The London Philharmonic's Mahler festival began a fortnight ago with the first of his 10 symphonies. To end with the second, the Resurrection symphony, is not as strange as it might seem. The earliest of his colossal choral works, it is also the most cogent. And it deals most convincingly with Mahler's preoccupying concern: the fear of death, with all its accompanying desperation, nostalgia and paranoia, vanquished at last by a final choral movement that can be, in a performance of this quality, a life-affirming experience. Looked at this way, the Resurrection seems an ideal culmination of the series.
It also marked a welcome return for Bernard Haitink, who has had a 40-year association with this orchestra and knows how to bring out its best. He has been admired for his ability to pace large-scale works, to seek out a score's underlying architecture and play the long game. So it was here; but this structural soundness was, thrillingly, augmented by some excitingly visceral orchestral noises.

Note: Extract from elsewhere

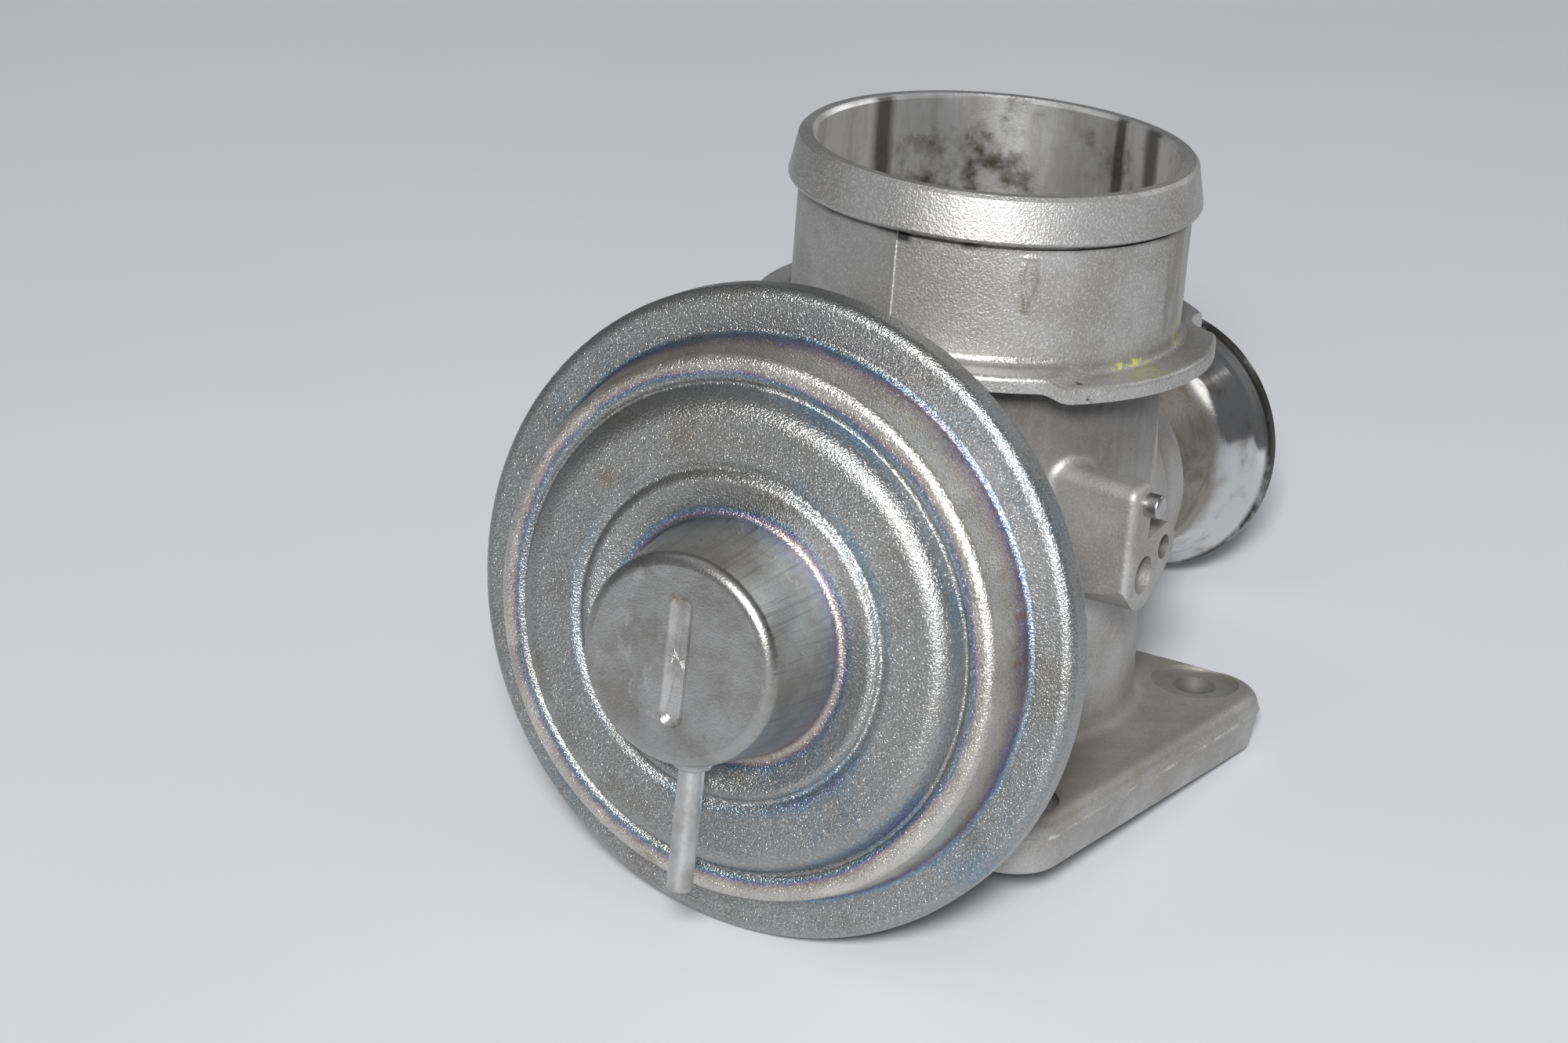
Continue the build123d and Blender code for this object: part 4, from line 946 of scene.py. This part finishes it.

Haitink cultivated an orchestral sound that was big and bright but also surprisingly transparent, making for a remarkable clarity of line right from the opening bars. Crammed close against the back wall of the platform, the elongated ranks of brass sounded piercingly direct, sometimes almost too much so. But, though he called on it sparingly, Haitink seemed to relish the sheer size of sound he could make the orchestra produce. The first hint came with the cataclysmic climax before the return of the opening music in the turbulent first movement, but there was always a sense that there was more in store.
Expectation ruled over the next movements - an almost unbearably wistful, slow dance in the Andante and an eerily dark-toned Scherzo. It was not until after Birgit Remmert's simple and affecting singing of Urlicht that the orchestra's full tumultuous potential was unleashed. Then the hushed chorales, carefully delivered by the excellent London Philharmonic Chorus and the gleaming soprano of Donna Brown, ushered in a final evocation of light that, after such preparation, seemed almost tangible.
Now that Haitink has left Covent Garden, this country no longer has a major claim on him. But the huge warmth of his reception should have convinced him that although he has left one British institution, he has become another himself.